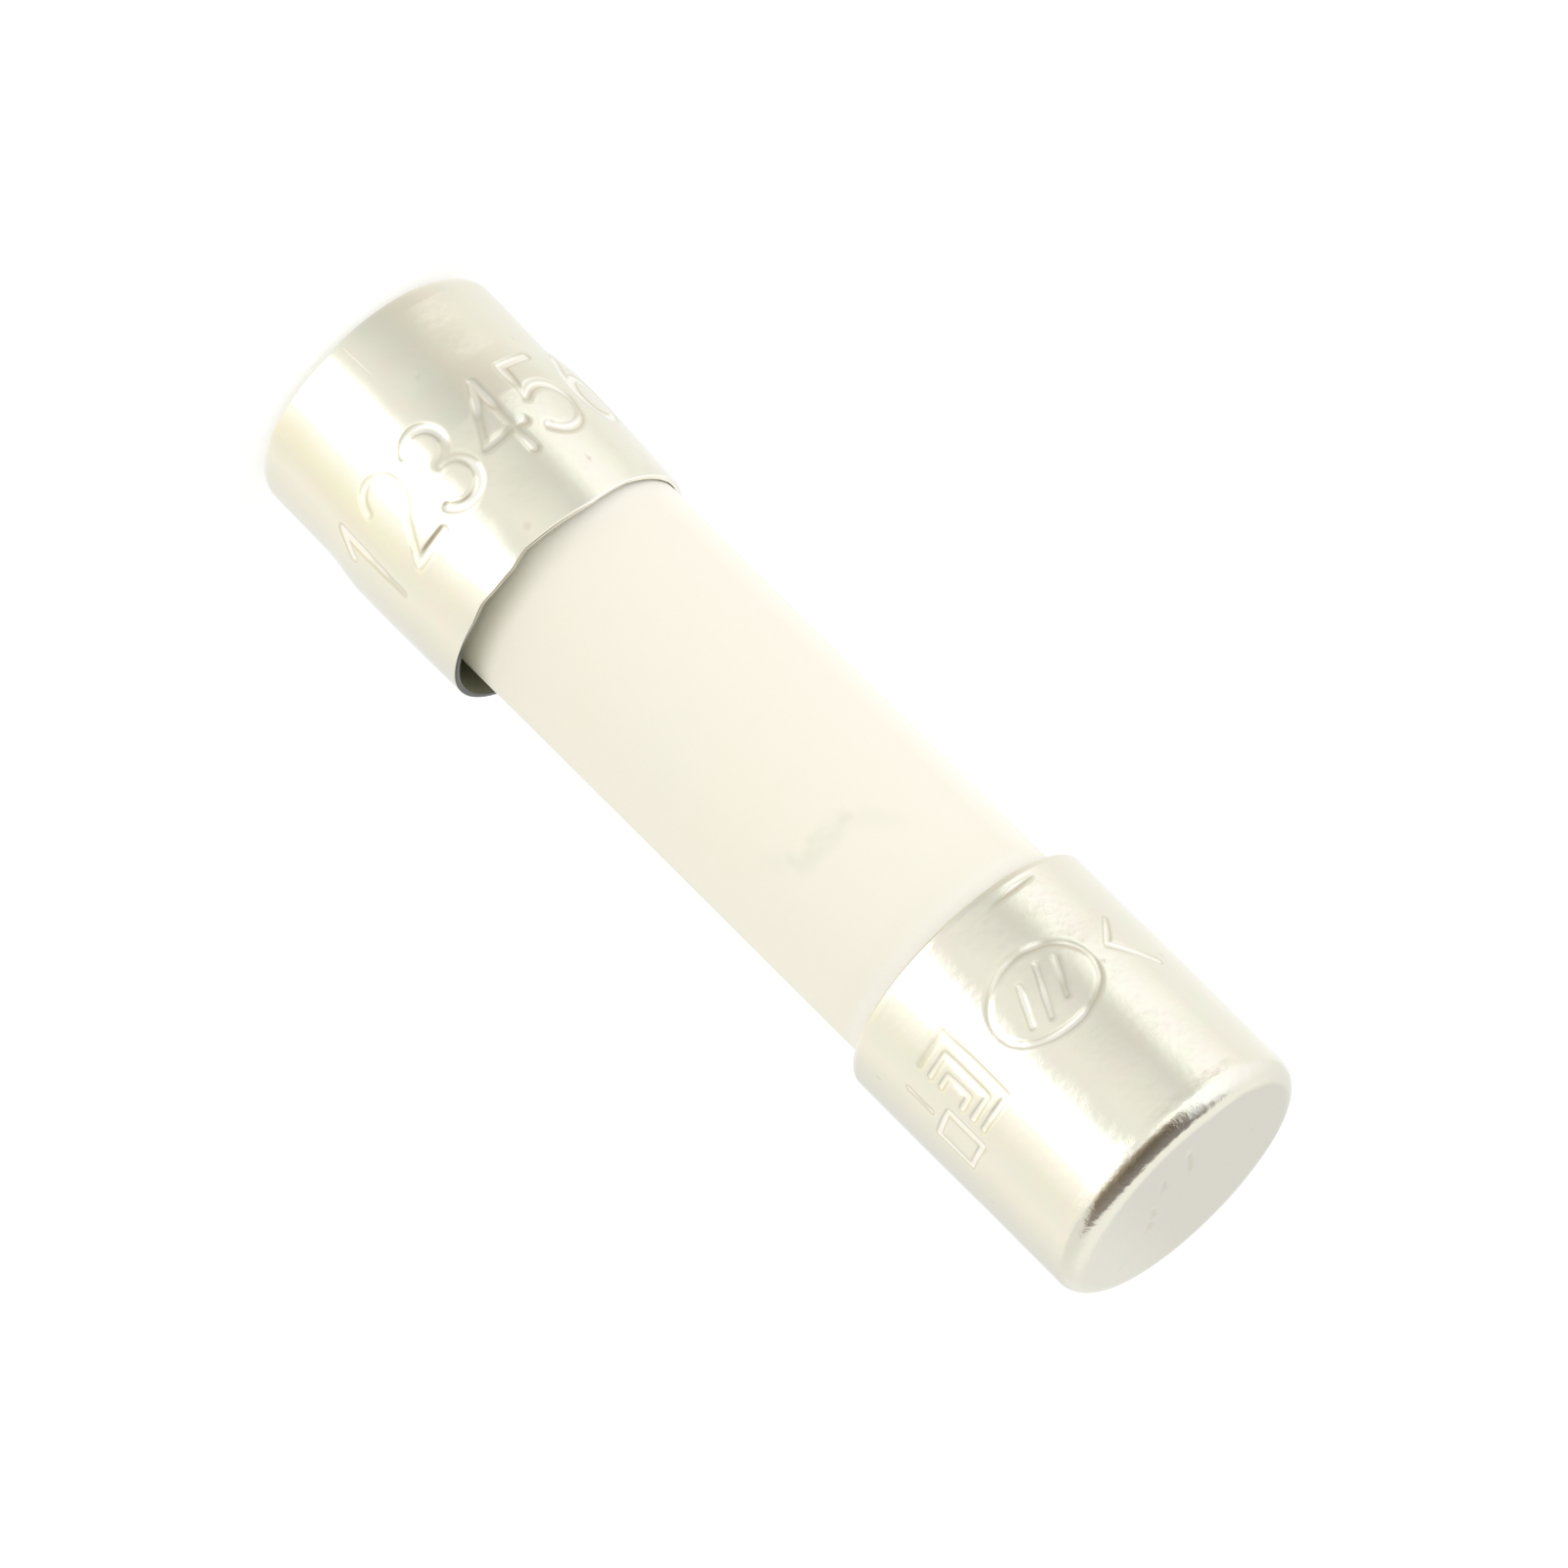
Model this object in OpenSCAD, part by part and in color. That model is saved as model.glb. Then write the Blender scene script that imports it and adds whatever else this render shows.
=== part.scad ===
// Ceramic cartridge fuse, standing on the end face of its lower cap.
// The axis of the tube is Z. Height 0 is the lowest point of the lower cap.

/* [Fuse] */
// Overall length, from end face to end face
fuse_length = 20.24; // [15:0.01:32]
// Clearance left where one curved face seats in another
seat_gap = 0.01; // [0.005:0.005:0.05]

/* [Ceramic tube] */
// Outside diameter of the tube
tube_od = 4.52; // [3.5:0.01:6.5]
// Diameter of the bore through the tube
tube_bore = 2.8; // [1.6:0.1:3.4]
// Rounding of the tube's end edges
tube_edge = 0.12; // [0.04:0.02:0.3]

/* [Caps] */
// Sheet thickness of a cap's wall
cap_wall = 0.1; // [0.08:0.01:0.2]
// Sheet thickness of a cap's closed end
cap_end = 0.15; // [0.1:0.01:0.3]
// Outside radius of the edge round a cap's end face
cap_corner = 0.42; // [0.25:0.01:0.6]

/* [Upper cap] */
// Length of the upper cap along the axis
upper_length = 5.41; // [3:0.01:7]
// Room between the tube and the upper cap's wall
upper_room = 0.24; // [0.1:0.01:0.4]
// Outside radius of the bend where the upper cap's mouth is turned in
lip_bend = 0.14; // [0.12:0.01:0.24]
// Clearance between the tube and the turned-in lip of the upper cap
lip_gap = 0.03; // [0.01:0.01:0.08]

/* [Lower cap] */
// Length of the lower cap along its own axis
lower_length = 5.21; // [4:0.01:7]
// Room between the tube and the lower cap's wall at its closed end
closed_room = 0.135; // [0.08:0.005:0.3]
// Room between the tube and the widest part of the lower cap's skirt
skirt_room = 0.22; // [0.12:0.01:0.4]
// Room between the tube and the lower cap's mouth
mouth_room = 0.16; // [0.1:0.01:0.3]
// Height at which the lower cap starts to widen
step_start = 1.75; // [1:0.05:2.4]
// Height over which the lower cap widens
step_height = 0.95; // [0.4:0.05:1.2]
// How far the foot of the lower cap sits off the tube's axis
lower_shift = 0.045; // [0:0.005:0.05]
// Direction in which the lower cap leans, in degrees from +X
lean_heading = -20; // [-180:1:180]

/* [Inside] */
// Diameter of the fuse wire
wire_d = 0.25; // [0.1:0.05:0.5]
// Clearance between the wire's ends and the wall of the bore
wire_clearance = 0.18; // [0.1:0.02:0.4]
// Thickness of the solder between a cap's end and the tube's end
solder_film = 0.15; // [0.12:0.01:0.3]
// Height to which solder fills the bore at each end
solder_plug = 0.6; // [0.3:0.1:1.5]
// Height to which solder rises round the tube, from the tube's end
solder_collar = 0.95; // [0.3:0.05:1.1]

/* [Hidden] */
$fn = 96;

// Dips in the lower cap's mouth: angle from the front towards +X, and depth
mouth_dips = [
    [-80, 0], [-50, 0.06], [-30, 0.04], [2, 0.14], [10, 0.06],
    [22, 0.06], [29, 0.09], [38, 0.04], [54, 0]
];

// Numbers of straight stretches that follow the skirt's two curves
step_segments = 6;
taper_segments = 5;

// A little more than enough, for cuts that run past a face
past = 0.5;

// How far the flat areas of one section run into each other
overlap = 0.1;

tube_r = tube_od / 2;
bore_r = tube_bore / 2;
upper_r = tube_r + upper_room + cap_wall;
closed_r = tube_r + closed_room + cap_wall;
skirt_r = tube_r + skirt_room + cap_wall;
mouth_r = tube_r + mouth_room + cap_wall;
lip_reach = upper_room + cap_wall - lip_gap;

// The mouth leans over until its inner edge seats on the tube
mouth_offset = mouth_room - seat_gap;
lean = atan((mouth_offset - lower_shift) / lower_length);
lift = (closed_r - cap_corner) * sin(lean) + cap_corner * (1 - cos(lean));

tube_bottom = lift + cap_end + solder_film;
tube_top = fuse_length - cap_end - solder_film;

// Outside radius of the lower cap's skirt: a smooth step out, then a barrelled taper to the mouth
function skirt_radius(z) =
    let (
        up = min(1, (z - step_start) / step_height),
        taper_start = step_start + step_height,
        down = max(0, (z - taper_start) / (lower_length - taper_start))
    )
    closed_r + (skirt_r - closed_r) * (1 - cos(180 * up)) / 2 - (skirt_r - mouth_r) * pow(down, 2);

skirt_heights = [
    for (i = [0:step_segments]) step_start + step_height * i / step_segments,
    for (i = [1:taper_segments])
        step_start + step_height + (lower_length - step_start - step_height) * i / taper_segments
];

// Half section of a round form between two heights, with its outer edges rounded
module round_form(r, z0, z1, bottom_round, top_round) {
    translate([0, z0 + bottom_round])
        square([r, z1 - z0 - bottom_round - top_round]);
    translate([0, z0])
        square([r - bottom_round, bottom_round + overlap]);
    translate([0, z1 - top_round - overlap])
        square([r - top_round, top_round + overlap]);
    if (bottom_round > 0)
        translate([r - bottom_round, z0 + bottom_round])
            circle(bottom_round);
    if (top_round > 0)
        translate([r - top_round, z1 - top_round])
            circle(top_round);
}

// Half section of the room inside the upper cap, with the closed end at the bottom
module upper_room_form(inset = 0) {
    round_form(
        upper_r - cap_wall - inset, cap_end, upper_length - cap_wall,
        cap_corner - cap_wall, lip_bend - cap_wall
    );
}

module upper_shell() {
    rotate_extrude()
        difference() {
            round_form(upper_r, 0, upper_length, cap_corner, lip_bend);
            upper_room_form();
            translate([0, cap_end + past])
                square([upper_r - lip_reach, upper_length]);
        }
}

// Half section of the lower cap, or with an inset of the room inside it
module lower_form(inset, floor_height, top) {
    corner = cap_corner - inset;
    round_form(closed_r - inset, floor_height, step_start, corner, 0);
    polygon(concat(
        [[0, step_start]],
        [for (z = skirt_heights) [skirt_radius(z) - inset, z]],
        [[mouth_r - inset, top], [0, top]]
    ));
}

// The strip that is missing along the front of the lower cap's mouth
module mouth_dip_cut() {
    rotate([90, 0, 0])
        linear_extrude(mouth_r + past)
            polygon(concat(
                [for (dip = mouth_dips) [mouth_r * sin(dip[0]), lower_length - dip[1]]],
                [[mouth_r * sin(mouth_dips[len(mouth_dips) - 1][0]), lower_length + past],
                 [mouth_r * sin(mouth_dips[0][0]), lower_length + past]]
            ));
}

module lower_shell() {
    difference() {
        rotate_extrude()
            difference() {
                lower_form(0, 0, lower_length);
                lower_form(cap_wall, cap_end, lower_length + past);
            }
        mouth_dip_cut();
    }
}

// Puts a lower cap that is drawn upright where it sits on the tube
module on_lower_seat() {
    rotate([0, 0, lean_heading])
        translate([lower_shift, 0, lift])
            rotate([0, lean, 0])
                rotate([0, 0, -lean_heading])
                    children();
}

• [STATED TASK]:
Everything from the first line through the line containing "lip_gap = 0.03; // [0.01:0.01:0.08]" should be quoted exactly, and nothing beyond it.

• [SOLUTION]:
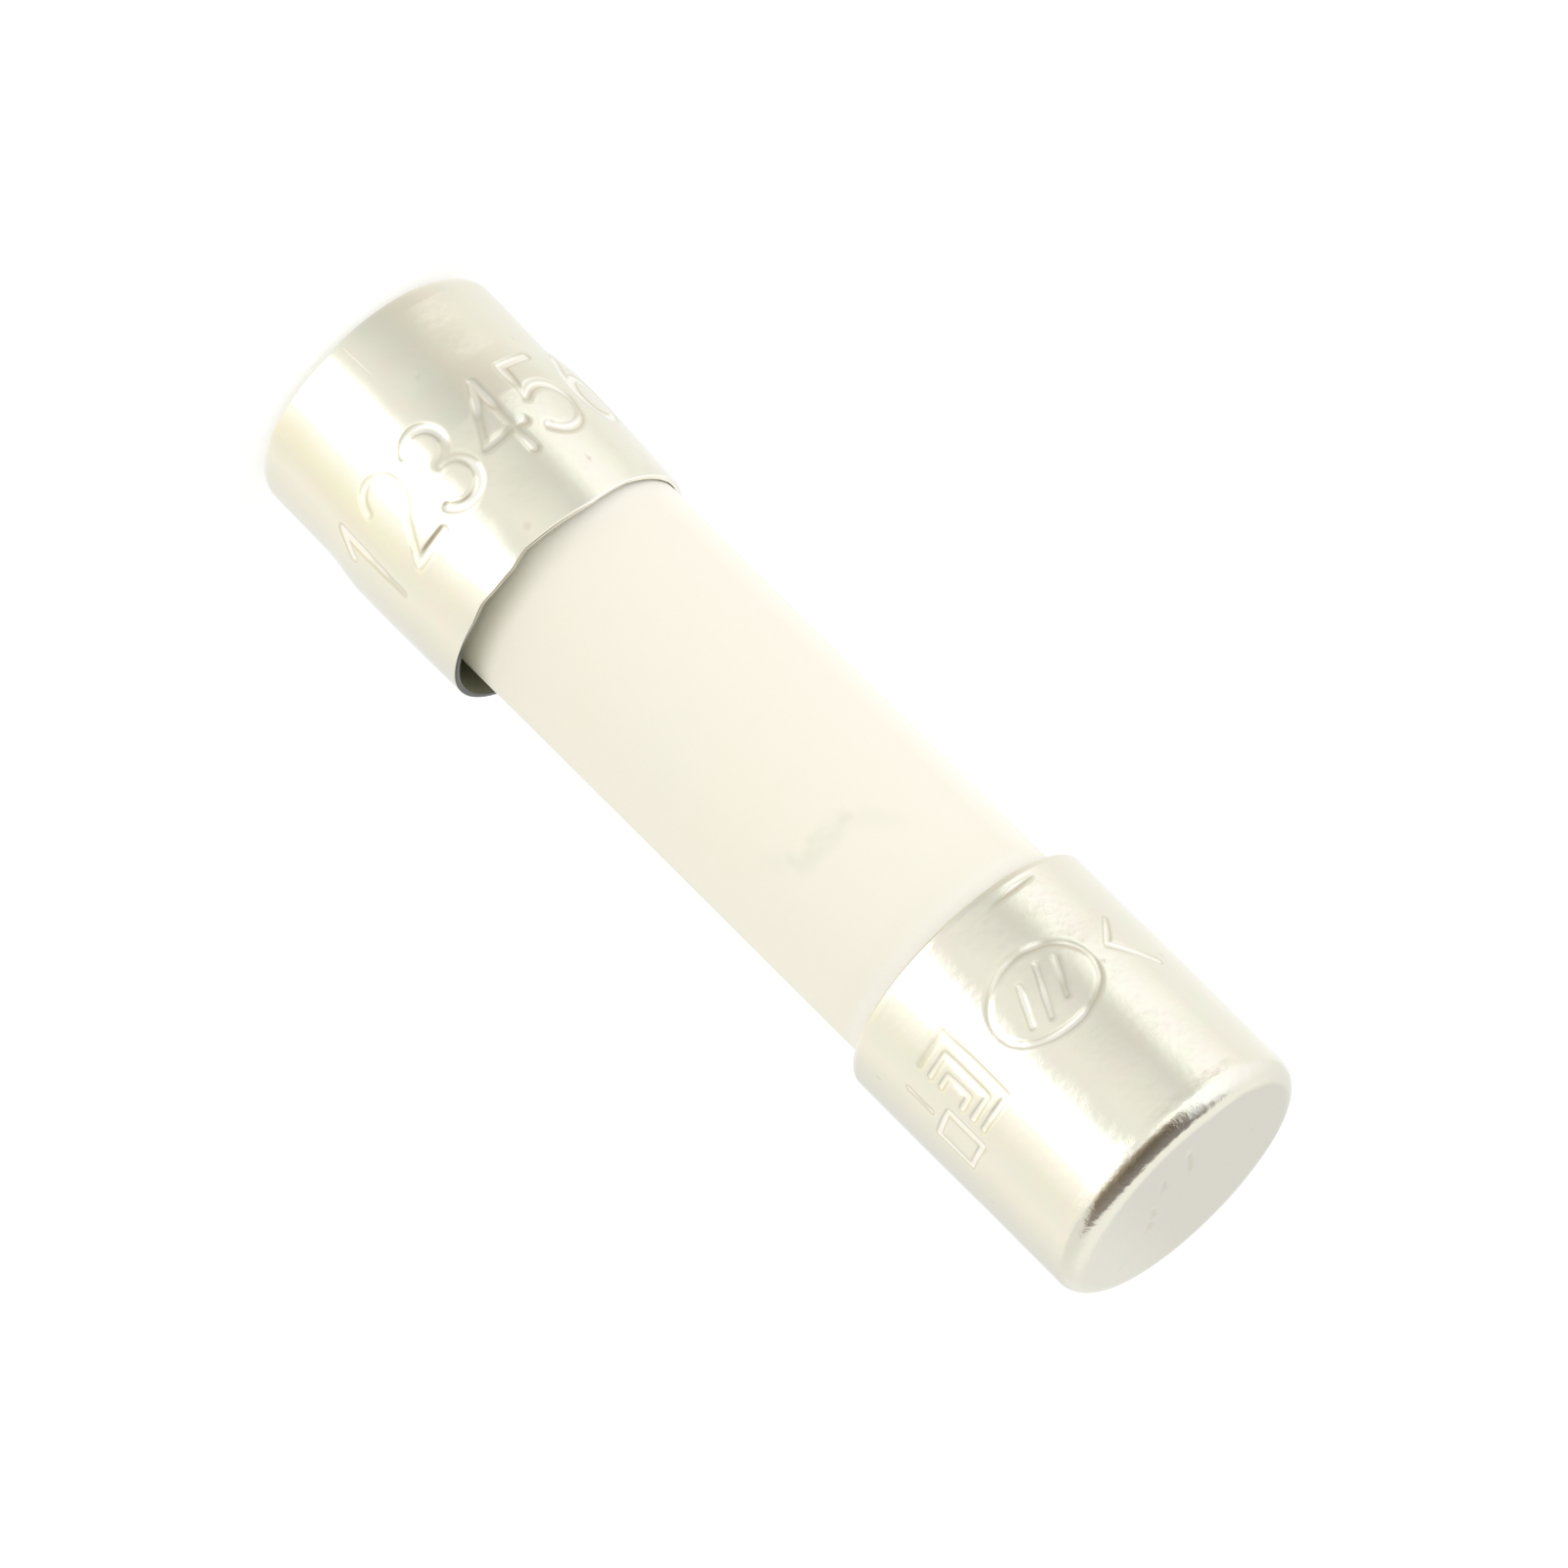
Model this object in OpenSCAD, part by part and in color. That model is saved as model.glb. Then write the Blender scene script that imports it and adds whatever else this render shows.
=== part.scad ===
// Ceramic cartridge fuse, standing on the end face of its lower cap.
// The axis of the tube is Z. Height 0 is the lowest point of the lower cap.

/* [Fuse] */
// Overall length, from end face to end face
fuse_length = 20.24; // [15:0.01:32]
// Clearance left where one curved face seats in another
seat_gap = 0.01; // [0.005:0.005:0.05]

/* [Ceramic tube] */
// Outside diameter of the tube
tube_od = 4.52; // [3.5:0.01:6.5]
// Diameter of the bore through the tube
tube_bore = 2.8; // [1.6:0.1:3.4]
// Rounding of the tube's end edges
tube_edge = 0.12; // [0.04:0.02:0.3]

/* [Caps] */
// Sheet thickness of a cap's wall
cap_wall = 0.1; // [0.08:0.01:0.2]
// Sheet thickness of a cap's closed end
cap_end = 0.15; // [0.1:0.01:0.3]
// Outside radius of the edge round a cap's end face
cap_corner = 0.42; // [0.25:0.01:0.6]

/* [Upper cap] */
// Length of the upper cap along the axis
upper_length = 5.41; // [3:0.01:7]
// Room between the tube and the upper cap's wall
upper_room = 0.24; // [0.1:0.01:0.4]
// Outside radius of the bend where the upper cap's mouth is turned in
lip_bend = 0.14; // [0.12:0.01:0.24]
// Clearance between the tube and the turned-in lip of the upper cap
lip_gap = 0.03; // [0.01:0.01:0.08]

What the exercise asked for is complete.